Hanpan sez: It's going door to door spreading holiday cheer, simpleton.

5. What are insect politics?
Max sez: insect politics are politics tat are insect

6. Who is Corporal Dan, what is he from, and why did you fire Spence just for liking Yuffie? Isn't that against the law, or something?
Cait sez: Who is Corporal Dan? We don't know. But he's pissed.
Hanpan sez: You can fire anybody for any reason you want as long as you don't have a contract against it or it's discriminating against some ethnic or social group. You can fire somebody because they have a stupid name if you wanted to; it's perfectly legal.
Corporal Den sez: Check out my movies at http://pcgamer.ign.com/movies/index.shtml! Especially Showdown, it's the best.

7. I like Yuffie.
Corporal Dan sez: It's too late for surrender now! Missile away!
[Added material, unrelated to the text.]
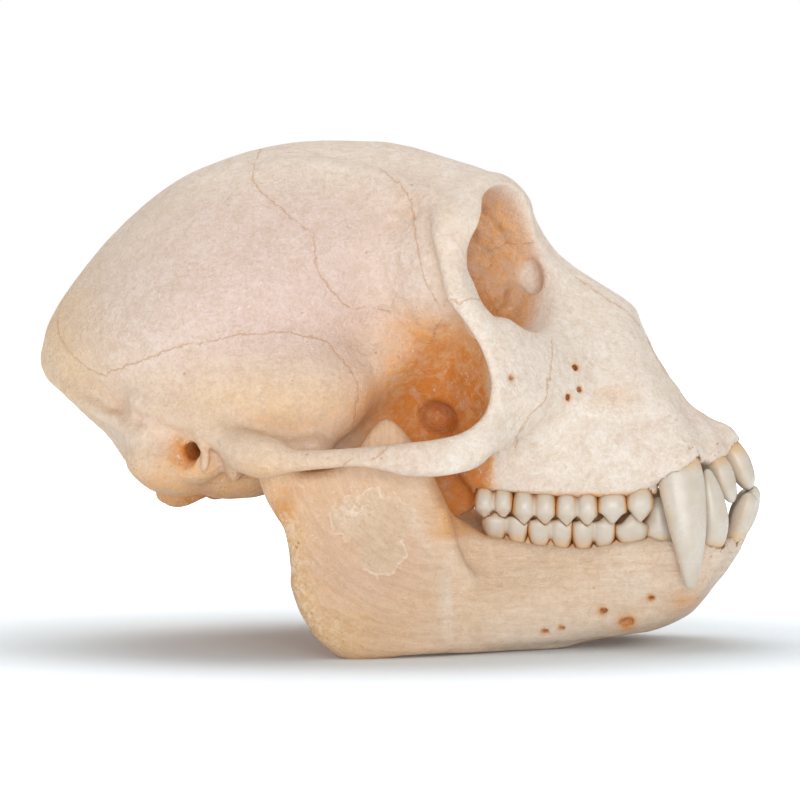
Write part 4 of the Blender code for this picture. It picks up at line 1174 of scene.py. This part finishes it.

8. Hey, Cait, any chance you got a cameo in FF8? What about FFT2?
Cait sez: I doubt it... they never gave me that BFM cameo I was supposed to get. Maybe if I'm lucky they'll put in me in Another Mind 2 or something.

And finally, my suggestions for mailbag guest editors:

Daravon
Cloud
Sephiroth
Delita (gotta see that one)
Mog
Vicks and Wedge (they even died in FF8, in the demo)
Some guy off of the street
Anorexic... er, I mean, Brave Fencer Musashi
T.G. Cid
Kain from "Legacy of Kain"
Duke Nukem (ya gotta have the Duke)
Ash from "Evil Dead" and "Army of Darkness" (the next best thing to Duke Nukem)
Cyan Garamonde, Frog, or that guy on Brave Fencer that speaks with all the "-eth"s
Rafa and Malak
Altima

I know that's a lot, but you said you needed ideas.
Cait sez: Oooh, I like that last one. And then we could bring in a Honda Accord, and a Chrysler Plymouth, and a Pontiac Grand Prix.

9. Is Daravon appearing in any future CC fanfics? How come he never makes any Parappa references?
Hanpan sez: If Daravon made any PaRappa references, you wouldn't be able to understand them, anyway. And he's going to be in GA3 definitely, along with the birthday fanfic.

10. Tell the FFVII and FFT gangs I said hi, especially Aeris. (Yeah, that's right, I called her "Aeris." You got a problem wit' dat?)
Fritz sez: CALL HER AERITH OR I'LL RIP YOUR LUNGS OUT!!!!

Long letter, huh? Well, see you guys later.